Folha de S. Paulo


Estudo questiona inteligência inferior do neandertal

Quais foram os genes responsáveis por moldar a inteligência privilegiada do homem moderno, permitindo que ele vencesse a disputa evolutiva com "primos" mais arcaicos, como os neandertais? A resposta, dizem cientistas brasileiros, talvez seja "poucos" ou "nenhum".

Numa série de trabalhos apresentados nesta semana no Congresso Brasileiro de Genética, em Águas de Lindoia (SP), uma equipe da UFRGS (Universidade Federal do Rio Grande do Sul) mapeou dezenas de genes que podem ser importantes para as capacidades mentais.

Editoria de Arte/Folhapress

Compararam, então, a "receita" bioquímica presente nas versões humanas dos genes com as do genoma dos neandertais e denisovanos (misteriosos humanos arcaicos que viveram na Sibéria).

Resultado: as diferenças são nulas ou muito sutis, resume Maria Cátira Bortolini, geneticista da UFRGS e uma das coordenadoras do grupo.

"Elas não seriam suficientes para explicar grandes diferenças entre as espécies, de modo que elas seriam virtualmente iguais a nós em quase tudo, incluindo as habilidades cognitivas.
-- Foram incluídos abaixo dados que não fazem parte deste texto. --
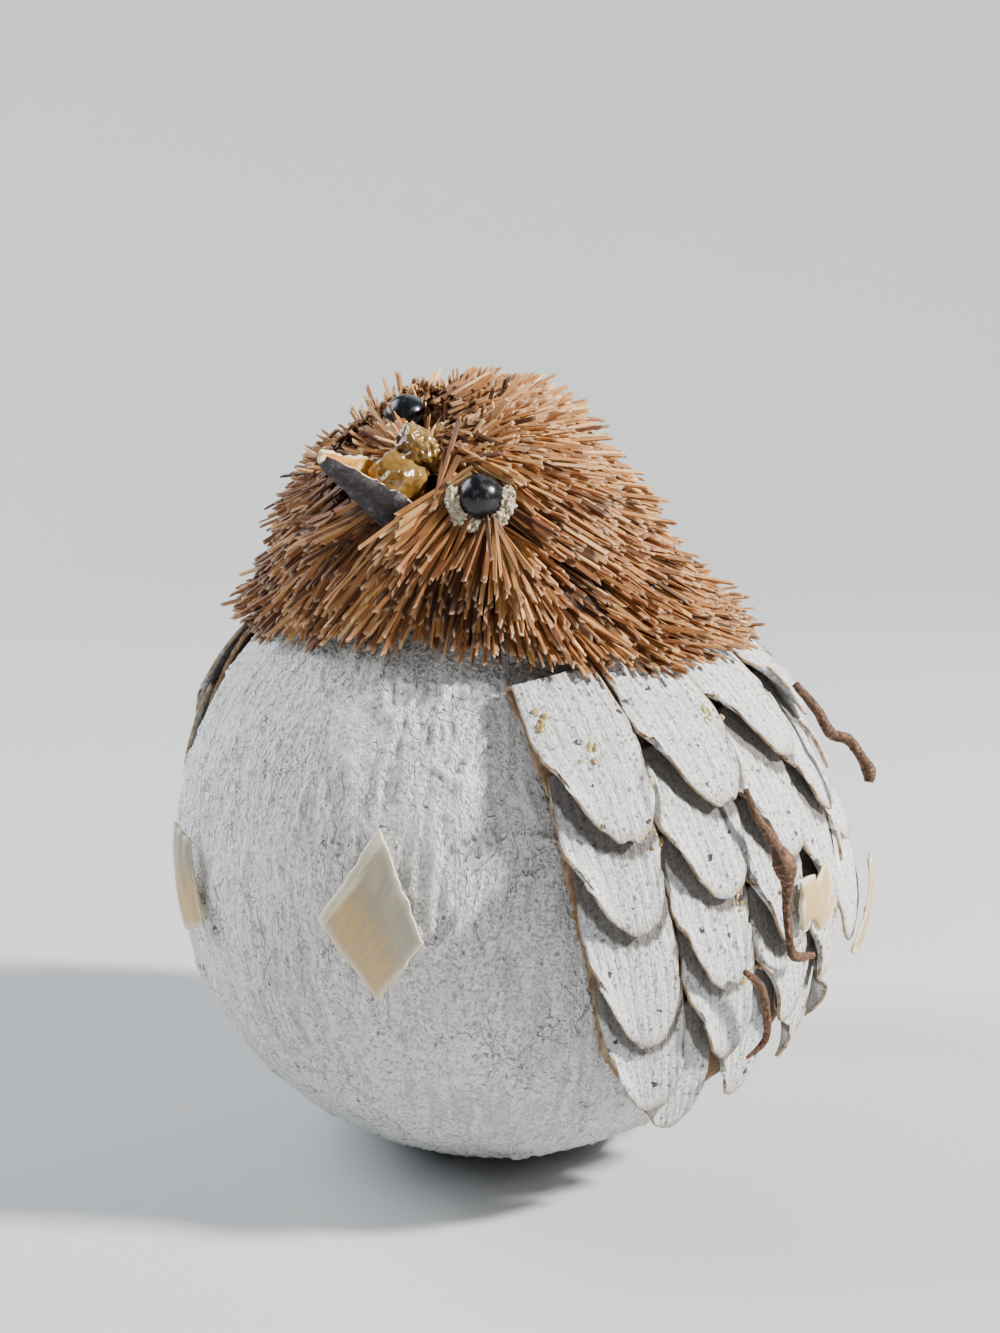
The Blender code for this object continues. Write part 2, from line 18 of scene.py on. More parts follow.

Enfim, é algo controverso e contrário à visão de que a diferença cognitiva teria sido a causa de sua extinção", diz Maria Cátira.

O estudo, cuja primeira autora é Vanessa Paixão-Côrtes, está na revista "American Journal of Human Biology".

O trabalho da equipe gaúcha foi facilitado pela publicação, nos últimos anos, da sequência completa do genoma dos neandertais e dos hominídeos de Denisova.

Os pesquisadores se concentraram em 162 genes possivelmente associados ao desenvolvimento cognitivo ou cerebral.

Eles compararam as versões desses genes presentes nos três hominídeos com as equivalentes em chimpanzés --a ideia era ter uma base para saber qual seria a "condição ancestral" desses genes, levando em conta que, do ponto de vista cognitivo, os chimpanzés estariam mais próximos do ancestral comum dos hominídeos.

A comparação mostrou que quase todas as alterações em relação a esse padrão ancestral estão presentes tanto entre nós quanto entre nossos parentes extintos. As características em questão envolvem genes que guiariam a formação de conexões entre neurônios e outros ligados à destreza manual.

AMBIENTE E CULTURA
Por que, então, o Homo sapiens prevaleceu? Por um lado, a resposta é que ao menos alguns hominídeos arcaicos se uniram aos humanos modernos, e essa mestiçagem deixou marcas nos genomas das pessoas de hoje.

Por outro lado, diz Cátira, fatores ambientais e culturais podem ter sido mais importantes. Ela lembra que, em muitos lugares, populações de humanos modernos continuaram usando ferramentas de pedra simples por milênios, por estarem isoladas e sem estímulo ambiental que favorecesse a inovação.

Alguns arqueólogos estimam que a densidade populacional dos neandertais era baixa, o que favoreceria esse isolamento --e poderia ter deixado esse povo mais vulnerável às variações ambientais do fim da Era do Gelo.

Para a pesquisadora da UFRGS, se eles tivessem conseguido escapar desse "gargalo" e chegado ao período de clima mais estável dos últimos 10 mil anos, poderiam até ter adotado a agricultura e desenvolvido civilizações.